On March 12, 2020, Duszynski was three days into her divorce trial when the governor ordered certain courtrooms to close.
“It is very emotional, it was a long process to begin with and then now it was back to waiting after finally getting to start the trial,” Duszynski said.
Throughout the pandemic, family court continued to receive and conduct in-person hearings on applications for temporary restraining orders and emergency orders of custody. By late June, at least one courtroom in every open court location was equipped with the technology needed to conduct virtual video hearings and other proceedings. Since then, there have been at least 84 scheduled hearings and proceedings with an additional 6,500 hearings, proceedings and trial scheduled for the months ahead.

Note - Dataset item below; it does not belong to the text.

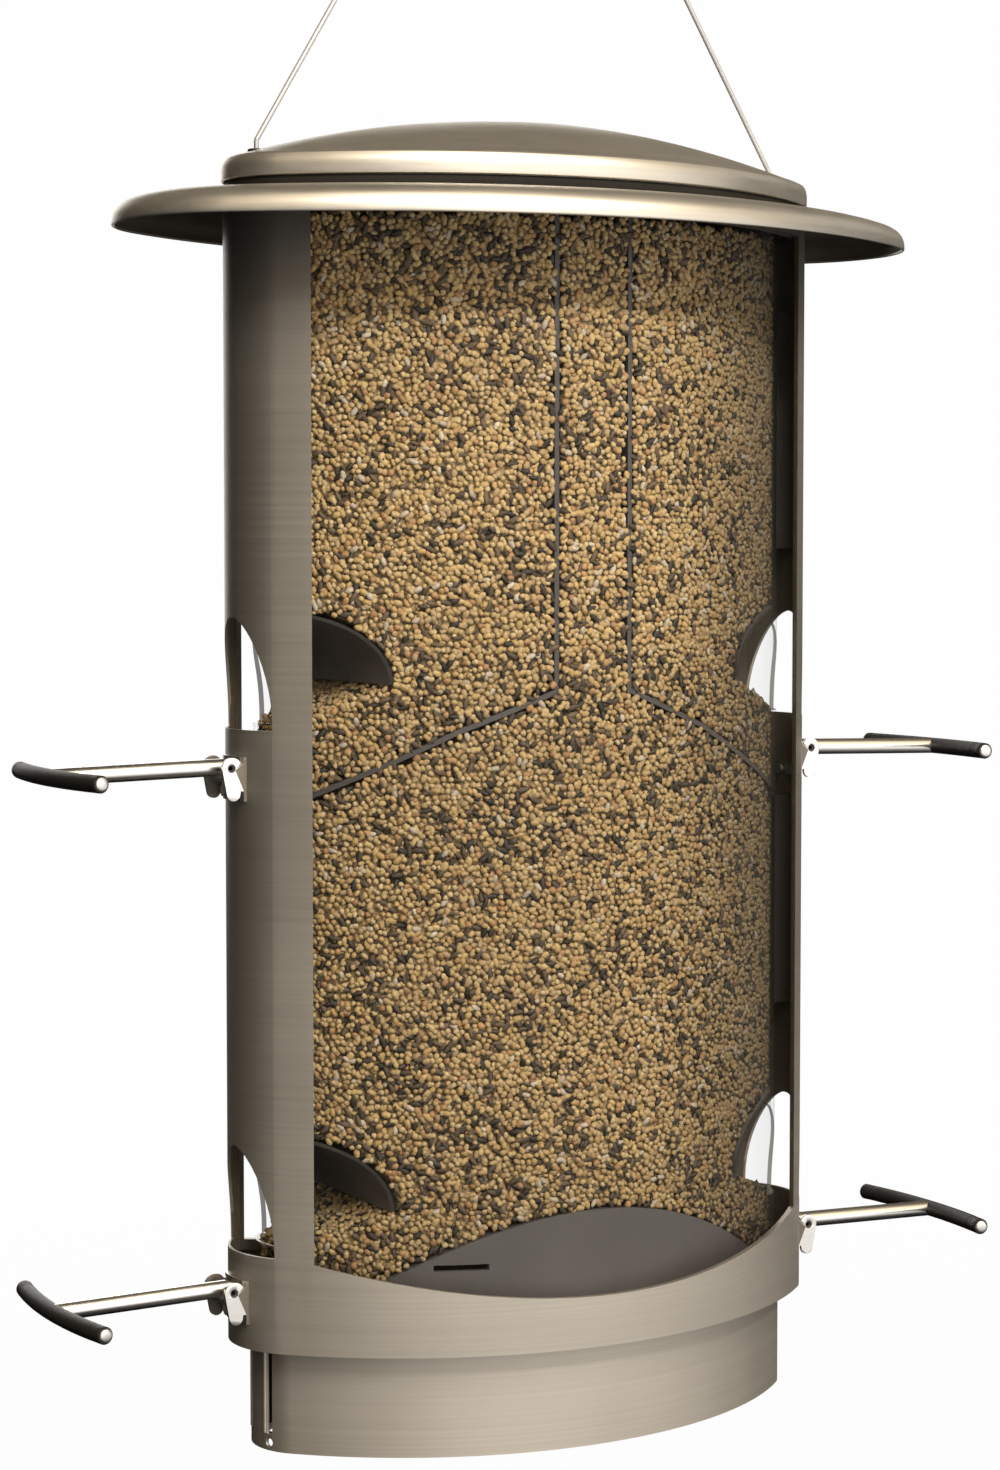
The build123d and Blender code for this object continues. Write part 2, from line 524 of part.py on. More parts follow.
for s in (-1, 1):
    seed_low -= hood_void(HOOD_Z[0], s, 0.15)
nodes["seed_fill_lower"] = seed_low
seed_up = None
for s in (-1, 1):
    pts = [(s * (DIV_X + 0.1), 223.2), (s * 41.0, 212.2), (s * 73.0, 196.2), (s * 92.0, 186.3), (s * 92.0, SEED_TOP), (s * (DIV_X + 0.1), SEED_TOP)]
    u = (xz_bar(pts, 60) & seed_prism) - hood_void(HOOD_Z[1], s, 0.15)
    seed_up = u if seed_up is None else seed_up + u
nodes["seed_fill_upper"] = seed_up

# ---------------------------------------------------------------- write
os.makedirs("parts", exist_ok=True)
for name, shape in nodes.items():
    sol = shape.solids()
    out = sol[0] if len(sol) == 1 else Compound(children=[s for s in sol])
    out = SHIFT * out
    export_step(out, f"parts/{name}.step")
    bb = out.bounding_box()
    print(f"{name:28s} solids {len(sol)}  vol {shape.volume/1000:9.3f} cm3  z {bb.min.Z:.1f}..{bb.max.Z:.1f}")
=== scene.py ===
import bpy
import bmesh
import json
import math
import random
import numpy as np
from mathutils import Vector, Matrix

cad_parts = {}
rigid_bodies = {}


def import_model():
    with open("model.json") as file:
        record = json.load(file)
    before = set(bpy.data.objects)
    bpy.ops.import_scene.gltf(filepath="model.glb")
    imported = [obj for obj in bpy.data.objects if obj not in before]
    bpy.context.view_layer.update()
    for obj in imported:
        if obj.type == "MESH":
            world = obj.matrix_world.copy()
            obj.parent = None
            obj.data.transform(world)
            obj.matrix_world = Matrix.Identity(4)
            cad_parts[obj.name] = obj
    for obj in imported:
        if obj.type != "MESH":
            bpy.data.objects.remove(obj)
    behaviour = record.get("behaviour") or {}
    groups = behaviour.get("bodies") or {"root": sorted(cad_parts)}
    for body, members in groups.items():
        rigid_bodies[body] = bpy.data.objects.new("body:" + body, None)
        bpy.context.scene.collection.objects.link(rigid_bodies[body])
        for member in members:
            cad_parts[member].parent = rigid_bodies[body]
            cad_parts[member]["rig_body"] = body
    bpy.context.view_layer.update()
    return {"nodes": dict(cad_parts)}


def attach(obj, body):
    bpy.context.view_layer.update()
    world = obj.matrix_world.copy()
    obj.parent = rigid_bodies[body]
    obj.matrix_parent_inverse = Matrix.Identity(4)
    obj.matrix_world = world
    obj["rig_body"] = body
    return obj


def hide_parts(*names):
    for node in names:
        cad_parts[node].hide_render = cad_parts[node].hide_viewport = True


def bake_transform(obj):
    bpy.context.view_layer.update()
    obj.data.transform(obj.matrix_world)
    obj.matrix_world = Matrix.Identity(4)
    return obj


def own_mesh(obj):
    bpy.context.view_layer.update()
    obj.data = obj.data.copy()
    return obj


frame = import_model()
NODES = frame["nodes"]
random.seed(7)
RNG = np.random.default_rng(7)

# Sizes are in millimetres measured up from the underside of the base skirt, as in the
# CAD source; mm() turns them into the shared frame, whose origin is the hanging eye.
EYE_Z = 510.0


def mm(v):
    v = np.asarray(v, float)
    out = v / 1000.0
    out[..., 2] = (v[..., 2] - EYE_Z) / 1000.0
    return out


# ------------------------------------------------------------------ oval geometry
A, B, R = 96.5, 53.3, 24.3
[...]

“You know it’s not just a divorce, it’s a complete change in the way they expected their lives to be,” Attorney Jeremiah Ollennu said.
Ollennu says while courts have become more innovative during the pandemic, many of his clients are facing an even greater emotional toll while waiting.
“What we have been trying to do is connect our clients with all those resources, therapists and so on who can help them deal with the emotional aspect of the case,” Ollennu said.
Duszynski was eventually granted a virtual trial in December and her divorce is now final.
“Absolutely, once I got that judgment it was perfect time,” Duszynski said.
“My hope is that by spring we will be in a new method of doing things and it’ll be moving smoothly and we won’t have cases that have been unattended for months,” Albis said.